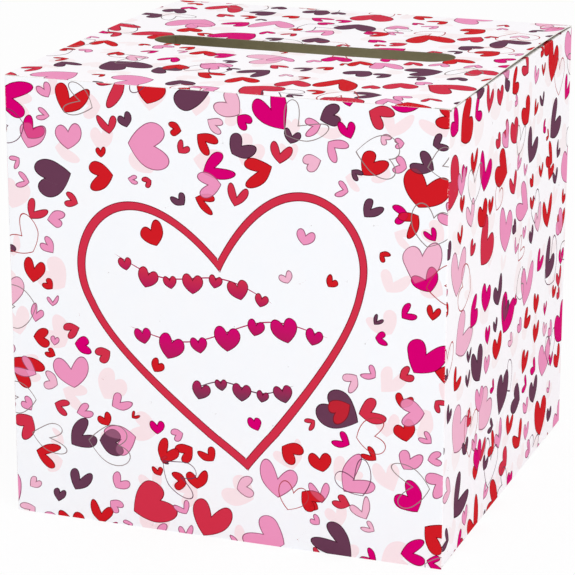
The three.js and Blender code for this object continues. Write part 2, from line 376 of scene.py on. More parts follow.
# The heart whose cell a place lies in, after the larger layers have had their room
def heartAt(tree, place, hearts, number, keepOut):
    values = cellValues(hearts, hearts["layers"][number], number)
    cell = group(tree, "heartCell", Place=place, **values)
    centre, radius = cell["Centre"], cell["Radius"]
    if keepOut:
        radius = keepOut(tree, centre, radius)
    for larger in range(number):
        otherCentre, otherRadius, _ = heartAt(tree, centre, hearts, larger, keepOut)
        room = times(tree, calc(tree, "ADD", radius, otherRadius), hearts["closeness"])
        room = times(tree, room, above(tree, otherRadius, 0.0))
        apart = vectorCalc(tree, "DISTANCE", centre, otherCentre)
        radius = times(tree, radius, above(tree, apart, room))
    return centre, radius, cell["Draw"]


def palette(tree, draw, shares):
    node = tree.nodes.new("ShaderNodeValToRGB")
    node.color_ramp.interpolation = "CONSTANT"
    stops = node.color_ramp.elements
    start = 0.0
    for index, (name, share) in enumerate(shares.items()):
        stop = stops[index] if index < 2 else stops.new(start)
        stop.position = start
        stop.color = inks[name]
        start += share
    parts = split(tree, draw)
    first, second = heartDraws["colour"]
    value = timesPlus(tree, parts[0], first, times(tree, parts[2], second))
    feed(tree, node, {0: calc(tree, "FRACT", value)})
    return node.outputs[0]


# The same place, but worked out only once the ink before it is known. Without this the shader
# would hold every heart at once and run out of room. Ink is never over 1, so nothing is added.
def placeAfter(tree, place, inked):
    return vectorCalc(tree, "ADD", place, above(tree, inked, 2.0))


rimShade = (0.36, 0.28, 0.31, 1.0)    # a heart's own colour is darkened by this at its rim


# Adds one filled heart, with its darker line, to the colour and to the share of ink
def addHeart(tree, colour, inked, depth, fill, rim, opaque=1.0):
    inside = above(tree, depth, 0.0)
    onRim = below(tree, depth, rim)
    fill = mixed(tree, onRim, fill, rimShade, "MULTIPLY")
    colour = mixed(tree, times(tree, inside, opaque), colour, fill)
    return colour, calc(tree, "MAXIMUM", inked, inside)


# A heart of one of the kinds that may lie over or under others
def looseHeart(tree, place, hearts, kind, keepOut):
    layer = hearts[kind]
    cell = group(tree, "heartCell", Place=place, **cellValues(hearts, layer, layer["number"]))
    radius = keepOut(tree, cell["Centre"], cell["Radius"]) if keepOut else cell["Radius"]
    return (heartDepth(tree, place, cell["Centre"], radius, cell["Draw"], hearts["turn"]),
            cell["Draw"])


def strewnHearts(tree, place, colour, hearts, keepOut=None):
    inked = 0.0
    rim = hearts["rim"] * mm
    depth, draw = looseHeart(tree, place, hearts, "pale", keepOut)
    pale = above(tree, depth, 0.0)
    colour = mixed(tree, pale, colour, inks[hearts["paleInk"]])
    place = placeAfter(tree, place, pale)
    for number in range(len(hearts["layers"])):
        centre, radius, draw = heartAt(tree, place, hearts, number, keepOut)
        depth = heartDepth(tree, place, centre, radius, draw, hearts["turn"])
        fill = palette(tree, draw, hearts["shares"])
        colour, inked = addHeart(tree, colour, inked, depth, fill, rim)
        place = placeAfter(tree, place, inked)
    # the hearts below show through these a little
    depth, draw = looseHeart(tree, place, hearts, "over", keepOut)
    opaque = timesPlus(tree, inked, -hearts["showThrough"], 1.0)
    fill = palette(tree, draw, hearts["overShares"])
    colour, inked = addHeart(tree, colour, inked, depth, fill, rim, opaque)
    place = placeAfter(tree, place, inked)
    depth, draw = looseHeart(tree, place, hearts, "open", keepOut)
    line = below(tree, calc(tree, "ABSOLUTE", depth), hearts["openLine"] * mm)
    return mixed(tree, line, colour, palette(tree, draw, hearts["lines"])), inked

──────

■ Given request: From the opening line of the data above through the line that contains "rimShade = (0.36, 0.28, 0.31, 1.0)", please print each line as it stands and only those lines.

■ Exercise solution:
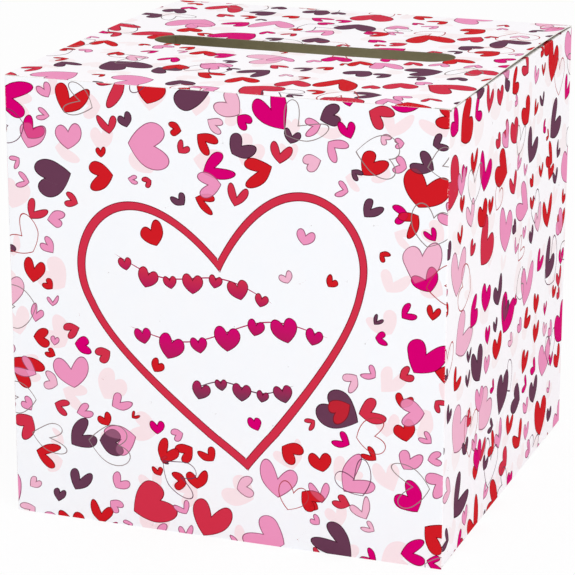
The three.js and Blender code for this object continues. Write part 2, from line 376 of scene.py on. More parts follow.
# The heart whose cell a place lies in, after the larger layers have had their room
def heartAt(tree, place, hearts, number, keepOut):
    values = cellValues(hearts, hearts["layers"][number], number)
    cell = group(tree, "heartCell", Place=place, **values)
    centre, radius = cell["Centre"], cell["Radius"]
    if keepOut:
        radius = keepOut(tree, centre, radius)
    for larger in range(number):
        otherCentre, otherRadius, _ = heartAt(tree, centre, hearts, larger, keepOut)
        room = times(tree, calc(tree, "ADD", radius, otherRadius), hearts["closeness"])
        room = times(tree, room, above(tree, otherRadius, 0.0))
        apart = vectorCalc(tree, "DISTANCE", centre, otherCentre)
        radius = times(tree, radius, above(tree, apart, room))
    return centre, radius, cell["Draw"]


def palette(tree, draw, shares):
    node = tree.nodes.new("ShaderNodeValToRGB")
    node.color_ramp.interpolation = "CONSTANT"
    stops = node.color_ramp.elements
    start = 0.0
    for index, (name, share) in enumerate(shares.items()):
        stop = stops[index] if index < 2 else stops.new(start)
        stop.position = start
        stop.color = inks[name]
        start += share
    parts = split(tree, draw)
    first, second = heartDraws["colour"]
    value = timesPlus(tree, parts[0], first, times(tree, parts[2], second))
    feed(tree, node, {0: calc(tree, "FRACT", value)})
    return node.outputs[0]


# The same place, but worked out only once the ink before it is known. Without this the shader
# would hold every heart at once and run out of room. Ink is never over 1, so nothing is added.
def placeAfter(tree, place, inked):
    return vectorCalc(tree, "ADD", place, above(tree, inked, 2.0))


rimShade = (0.36, 0.28, 0.31, 1.0)    # a heart's own colour is darkened by this at its rim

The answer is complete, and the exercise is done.